• **Problem to work on**
Exactly repeat the full listing that follows.

★ ★ ★ ★

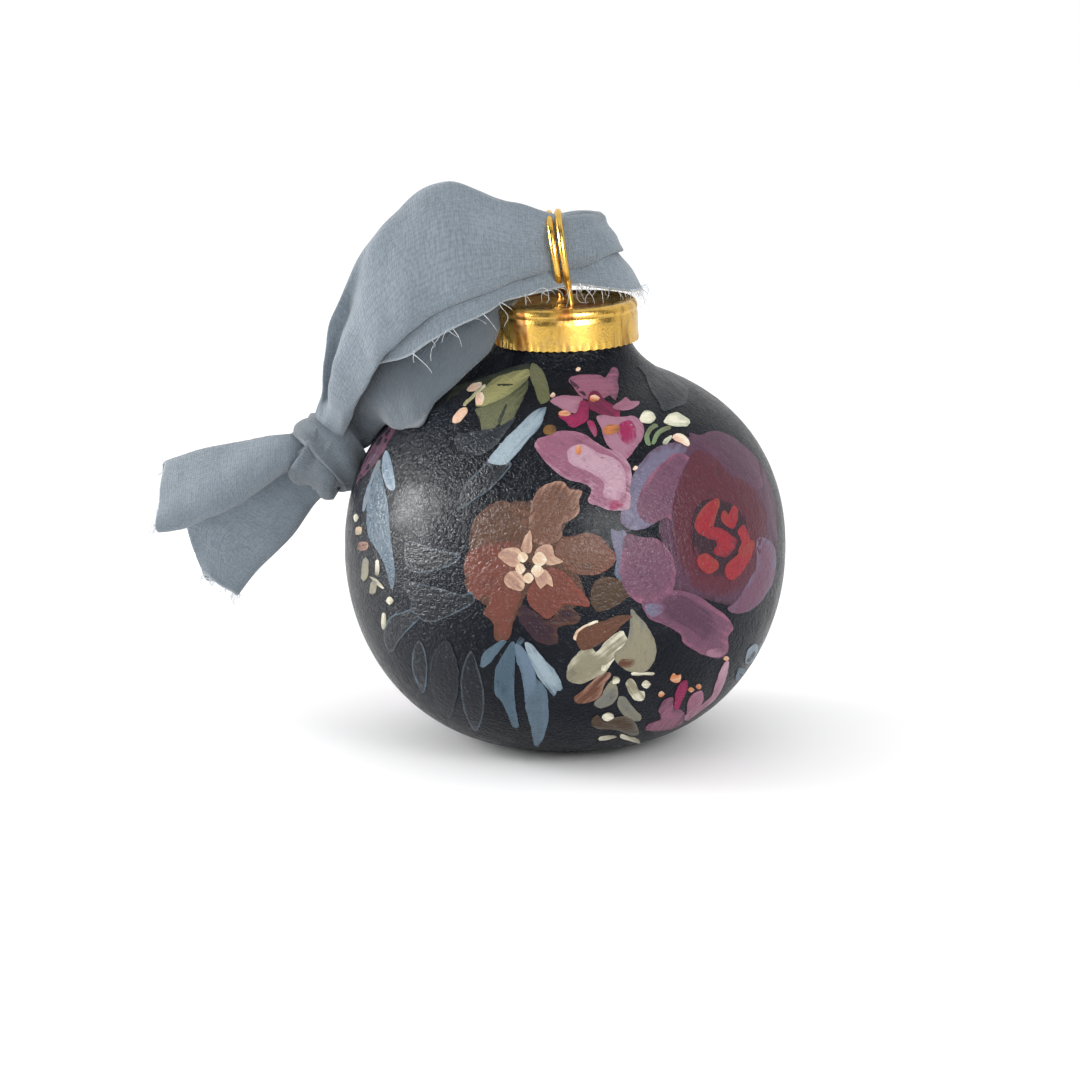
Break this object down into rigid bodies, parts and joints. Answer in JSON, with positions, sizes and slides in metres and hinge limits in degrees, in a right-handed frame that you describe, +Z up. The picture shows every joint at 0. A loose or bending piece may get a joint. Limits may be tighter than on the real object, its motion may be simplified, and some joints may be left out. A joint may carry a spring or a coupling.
{
  "type": "glass ball ornament",
  "caption": "Hollow round ball on a small flat foot, with a crimped metal crown cap, a twin-turn wire loop and a knotted chiffon ribbon.",
  "frame": {"origin": "centre of the ball's flat foot", "axes": "+Z up along the ball's axis, -Y the painted front, -X the side that the ribbon lies on"},
  "size_m": [0.1136, 0.08, 0.103],
  "materials": {
    "painted_glass": "painted dark navy with flowers, under a satin varnish",
    "brass_cap": "polished, lightly tarnished",
    "brass_wire": "polished",
    "ribbon": "dusty blue-grey crepe chiffon with frayed edges"
  },
  "bodies": {
    "ball": {"glass_ball": "painted_glass"},
    "cap": {"crown_cap": "brass_cap"},
    "hanger": {"wire_hanger": "brass_wire", "ribbon_bight": "ribbon"},
    "ribbon": {"ribbon_front_strand": "ribbon", "ribbon_back_strand": "ribbon", "ribbon_knot": "ribbon", "ribbon_upper_tail": "ribbon", "ribbon_lower_tail": "ribbon"}
  },
  "joints": [
    {"name": "cap_pull", "type": "slide", "parent": "ball", "child": "cap", "axis": [0, 0, 1], "range_m": [0, 0.02]},
    {"name": "hanger_rock", "type": "hinge", "parent": "cap", "child": "hanger", "pos_m": [0.00025, 0, 0.07995], "axis": [0, 1, 0], "range_deg": [0, 17]},
    {"name": "ribbon_swing", "type": "hinge", "parent": "hanger", "child": "ribbon", "pos_m": [-0.001, 0, 0.089], "axis": [0, 1, 0], "range_deg": [0, 90]}
  ]
}
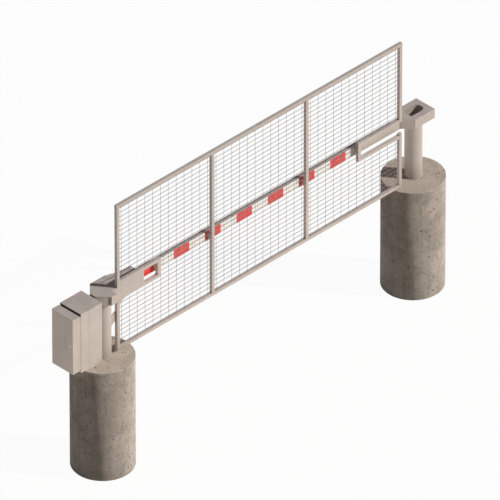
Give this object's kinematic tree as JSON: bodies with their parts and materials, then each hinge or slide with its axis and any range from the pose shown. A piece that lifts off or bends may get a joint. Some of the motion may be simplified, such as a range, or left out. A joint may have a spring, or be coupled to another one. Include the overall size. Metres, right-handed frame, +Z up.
{
  "type": "drop arm pivot gate",
  "caption": "Vehicle barrier: a crash beam with a framed mesh leaf that turns up about the head of one post and rests against a catch post.",
  "frame": {"origin": "centre of the left footing's underside, on the axis of the pivot post", "axes": "+X from the pivot post to the catch post, +Y from the mesh leaf to the beam, +Z up"},
  "size_m": [7.3218, 0.9142, 4.2977],
  "materials": {
    "concrete": "rough cast concrete with pits and water streaks",
    "paint": "matt warm grey paint",
    "mesh_steel": "galvanised and painted wire",
    "steel": "plain machined steel",
    "machine": "machine enamel",
    "brass": "plain bearing bronze",
    "rubber": "moulded rubber",
    "red_sheet": "red reflective sheet",
    "white_sheet": "white reflective sheet",
    "plastic": "moulded plastic case"
  },
  "bodies": {
    "frame": {"left_footing": "concrete", "right_footing": "concrete", "left_post": "paint", "right_post": "paint", "catch_head": "paint", "pivot_saddle": "paint", "saddle_rib": "paint", "bearing_pedestal": "paint", "pivot_bush": "brass", "stop_bracket": "paint", "stop_bumper": "rubber", "cabinet_sides": "paint", "cabinet_ends": "paint", "cabinet_back": "paint", "cabinet_front": "paint", "cabinet_brackets": "paint", "cabinet_bolts": "steel", "gearbox_shelf": "steel", "gearbox": "machine", "drive_motor": "machine", "control_unit": "plastic", "conduit_hub": "steel", "door_seal": "rubber", "hinge_fixed_leaves": "paint", "hinge_pins": "steel"},
    "arm": {"arm_root": "paint", "root_base_plate": "paint", "pivot_shaft": "steel", "thrust_washers": "steel", "drive_lug": "paint", "lug_pin": "steel", "crash_beam": "paint", "red_sheets": "red_sheet", "white_sheets": "white_sheet", "left_bracket": "paint", "right_bracket_upright": "paint", "right_bracket_upper_bar": "paint", "right_bracket_lower_bar": "paint", "top_rail": "paint", "bottom_rail": "paint", "left_stile": "paint", "middle_stiles": "paint", "right_stile": "paint", "frame_caps": "paint", "mesh_left": "mesh_steel", "mesh_middle": "mesh_steel", "mesh_right": "mesh_steel", "spacer_pads": "paint", "lock_guide": "steel", "lock_actuator": "machine"},
    "lock": {"lock_bolt": "steel"},
    "door": {"door_shell": "paint", "hinge_door_leaves": "paint", "latch_barrel": "steel"},
    "latch": {"latch_cam": "steel"},
    "crank": {"output_shaft": "steel", "drive_crank": "machine", "crank_pin": "steel"},
    "link": {"link_rod": "steel"}
  },
  "joints": [
    {"name": "arm_lift", "type": "hinge", "parent": "frame", "child": "arm", "pos_m": [-0.117, 0, 2.8829], "axis": [0, -1, 0], "range_deg": [0, 90]},
    {"name": "lock_slide", "type": "slide", "parent": "arm", "child": "lock", "axis": [1, 0, 0], "range_m": [0, 0.1]},
    {"name": "door_swing", "type": "hinge", "parent": "frame", "child": "door", "pos_m": [-0.6221, 0.2097, 2.4253], "axis": [0, 0, -1], "range_deg": [0, 110]},
    {"name": "latch_turn", "type": "hinge", "parent": "door", "child": "latch", "pos_m": [-0.7666, -0.1422, 2.4253], "axis": [1, 0, 0], "range_deg": [0, 90]},
    {"name": "crank_turn", "type": "hinge", "parent": "frame", "child": "crank", "pos_m": [-0.421, 0, 2.1559], "axis": [0, -1, 0], "range_deg": [0, 90]},
    {"name": "link_swing", "type": "hinge", "parent": "crank", "child": "link", "pos_m": [-0.3385, 0, 1.9909], "axis": [0, -1, 0], "range_deg": [-90, 0]}
  ],
  "couplings": [
    {"joint": "crank_turn", "follows": "arm_lift", "ratio": 1},
    {"joint": "link_swing", "follows": "arm_lift", "ratio": -1}
  ]
}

★ ★ ★ ★

• **Expected answer**
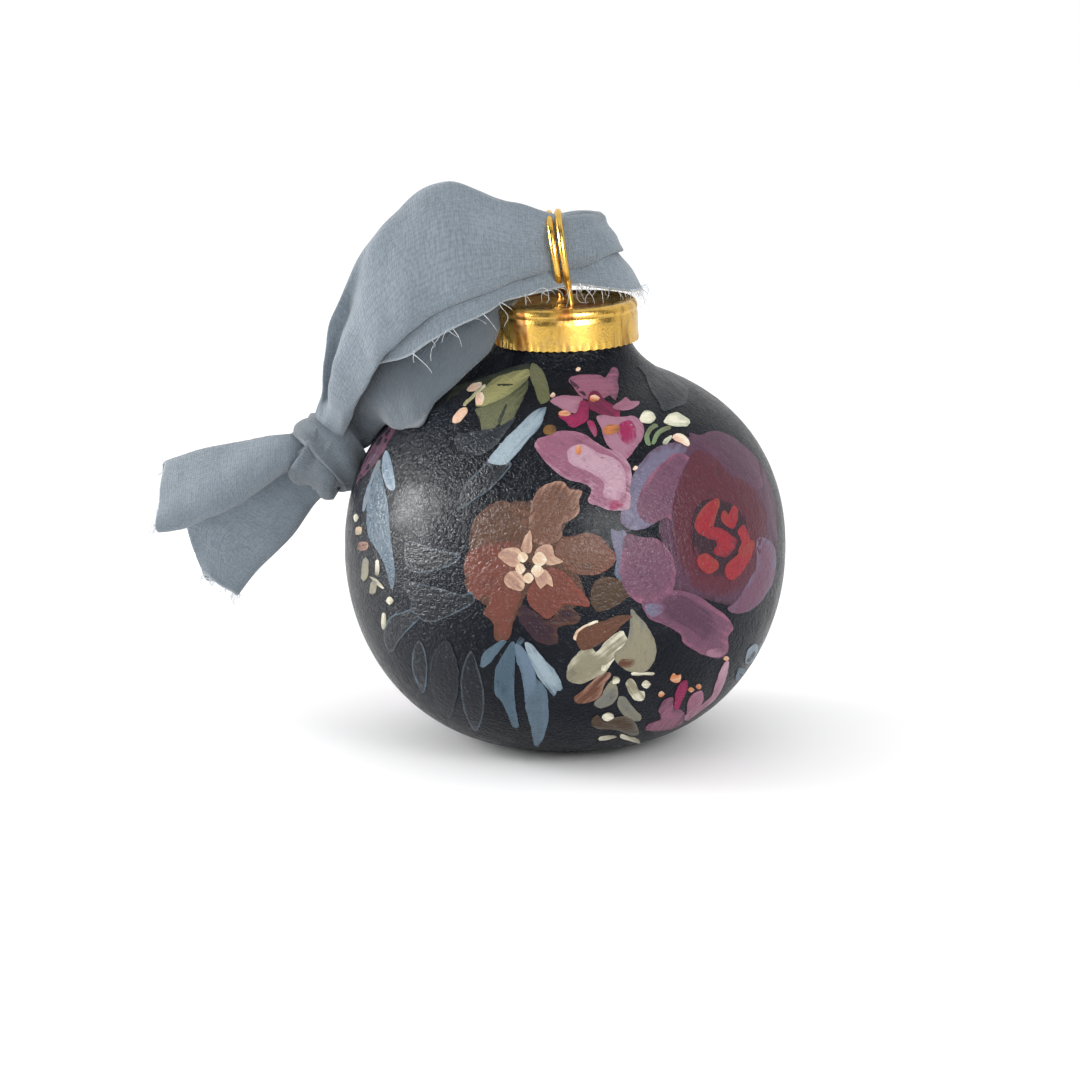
Break this object down into rigid bodies, parts and joints. Answer in JSON, with positions, sizes and slides in metres and hinge limits in degrees, in a right-handed frame that you describe, +Z up. The picture shows every joint at 0. A loose or bending piece may get a joint. Limits may be tighter than on the real object, its motion may be simplified, and some joints may be left out. A joint may carry a spring or a coupling.
{
  "type": "glass ball ornament",
  "caption": "Hollow round ball on a small flat foot, with a crimped metal crown cap, a twin-turn wire loop and a knotted chiffon ribbon.",
  "frame": {"origin": "centre of the ball's flat foot", "axes": "+Z up along the ball's axis, -Y the painted front, -X the side that the ribbon lies on"},
  "size_m": [0.1136, 0.08, 0.103],
  "materials": {
    "painted_glass": "painted dark navy with flowers, under a satin varnish",
    "brass_cap": "polished, lightly tarnished",
    "brass_wire": "polished",
    "ribbon": "dusty blue-grey crepe chiffon with frayed edges"
  },
  "bodies": {
    "ball": {"glass_ball": "painted_glass"},
    "cap": {"crown_cap": "brass_cap"},
    "hanger": {"wire_hanger": "brass_wire", "ribbon_bight": "ribbon"},
    "ribbon": {"ribbon_front_strand": "ribbon", "ribbon_back_strand": "ribbon", "ribbon_knot": "ribbon", "ribbon_upper_tail": "ribbon", "ribbon_lower_tail": "ribbon"}
  },
  "joints": [
    {"name": "cap_pull", "type": "slide", "parent": "ball", "child": "cap", "axis": [0, 0, 1], "range_m": [0, 0.02]},
    {"name": "hanger_rock", "type": "hinge", "parent": "cap", "child": "hanger", "pos_m": [0.00025, 0, 0.07995], "axis": [0, 1, 0], "range_deg": [0, 17]},
    {"name": "ribbon_swing", "type": "hinge", "parent": "hanger", "child": "ribbon", "pos_m": [-0.001, 0, 0.089], "axis": [0, 1, 0], "range_deg": [0, 90]}
  ]
}
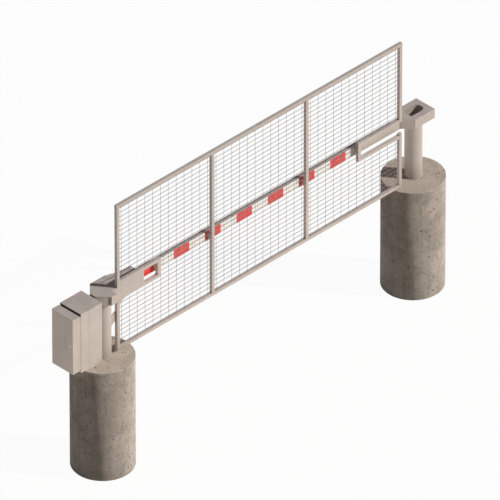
Give this object's kinematic tree as JSON: bodies with their parts and materials, then each hinge or slide with its axis and any range from the pose shown. A piece that lifts off or bends may get a joint. Some of the motion may be simplified, such as a range, or left out. A joint may have a spring, or be coupled to another one. Include the overall size. Metres, right-handed frame, +Z up.
{
  "type": "drop arm pivot gate",
  "caption": "Vehicle barrier: a crash beam with a framed mesh leaf that turns up about the head of one post and rests against a catch post.",
  "frame": {"origin": "centre of the left footing's underside, on the axis of the pivot post", "axes": "+X from the pivot post to the catch post, +Y from the mesh leaf to the beam, +Z up"},
  "size_m": [7.3218, 0.9142, 4.2977],
  "materials": {
    "concrete": "rough cast concrete with pits and water streaks",
    "paint": "matt warm grey paint",
    "mesh_steel": "galvanised and painted wire",
    "steel": "plain machined steel",
    "machine": "machine enamel",
    "brass": "plain bearing bronze",
    "rubber": "moulded rubber",
    "red_sheet": "red reflective sheet",
    "white_sheet": "white reflective sheet",
    "plastic": "moulded plastic case"
  },
  "bodies": {
    "frame": {"left_footing": "concrete", "right_footing": "concrete", "left_post": "paint", "right_post": "paint", "catch_head": "paint", "pivot_saddle": "paint", "saddle_rib": "paint", "bearing_pedestal": "paint", "pivot_bush": "brass", "stop_bracket": "paint", "stop_bumper": "rubber", "cabinet_sides": "paint", "cabinet_ends": "paint", "cabinet_back": "paint", "cabinet_front": "paint", "cabinet_brackets": "paint", "cabinet_bolts": "steel", "gearbox_shelf": "steel", "gearbox": "machine", "drive_motor": "machine", "control_unit": "plastic", "conduit_hub": "steel", "door_seal": "rubber", "hinge_fixed_leaves": "paint", "hinge_pins": "steel"},
    "arm": {"arm_root": "paint", "root_base_plate": "paint", "pivot_shaft": "steel", "thrust_washers": "steel", "drive_lug": "paint", "lug_pin": "steel", "crash_beam": "paint", "red_sheets": "red_sheet", "white_sheets": "white_sheet", "left_bracket": "paint", "right_bracket_upright": "paint", "right_bracket_upper_bar": "paint", "right_bracket_lower_bar": "paint", "top_rail": "paint", "bottom_rail": "paint", "left_stile": "paint", "middle_stiles": "paint", "right_stile": "paint", "frame_caps": "paint", "mesh_left": "mesh_steel", "mesh_middle": "mesh_steel", "mesh_right": "mesh_steel", "spacer_pads": "paint", "lock_guide": "steel", "lock_actuator": "machine"},
    "lock": {"lock_bolt": "steel"},
    "door": {"door_shell": "paint", "hinge_door_leaves": "paint", "latch_barrel": "steel"},
    "latch": {"latch_cam": "steel"},
    "crank": {"output_shaft": "steel", "drive_crank": "machine", "crank_pin": "steel"},
    "link": {"link_rod": "steel"}
  },
  "joints": [
    {"name": "arm_lift", "type": "hinge", "parent": "frame", "child": "arm", "pos_m": [-0.117, 0, 2.8829], "axis": [0, -1, 0], "range_deg": [0, 90]},
    {"name": "lock_slide", "type": "slide", "parent": "arm", "child": "lock", "axis": [1, 0, 0], "range_m": [0, 0.1]},
    {"name": "door_swing", "type": "hinge", "parent": "frame", "child": "door", "pos_m": [-0.6221, 0.2097, 2.4253], "axis": [0, 0, -1], "range_deg": [0, 110]},
    {"name": "latch_turn", "type": "hinge", "parent": "door", "child": "latch", "pos_m": [-0.7666, -0.1422, 2.4253], "axis": [1, 0, 0], "range_deg": [0, 90]},
    {"name": "crank_turn", "type": "hinge", "parent": "frame", "child": "crank", "pos_m": [-0.421, 0, 2.1559], "axis": [0, -1, 0], "range_deg": [0, 90]},
    {"name": "link_swing", "type": "hinge", "parent": "crank", "child": "link", "pos_m": [-0.3385, 0, 1.9909], "axis": [0, -1, 0], "range_deg": [-90, 0]}
  ],
  "couplings": [
    {"joint": "crank_turn", "follows": "arm_lift", "ratio": 1},
    {"joint": "link_swing", "follows": "arm_lift", "ratio": -1}
  ]
}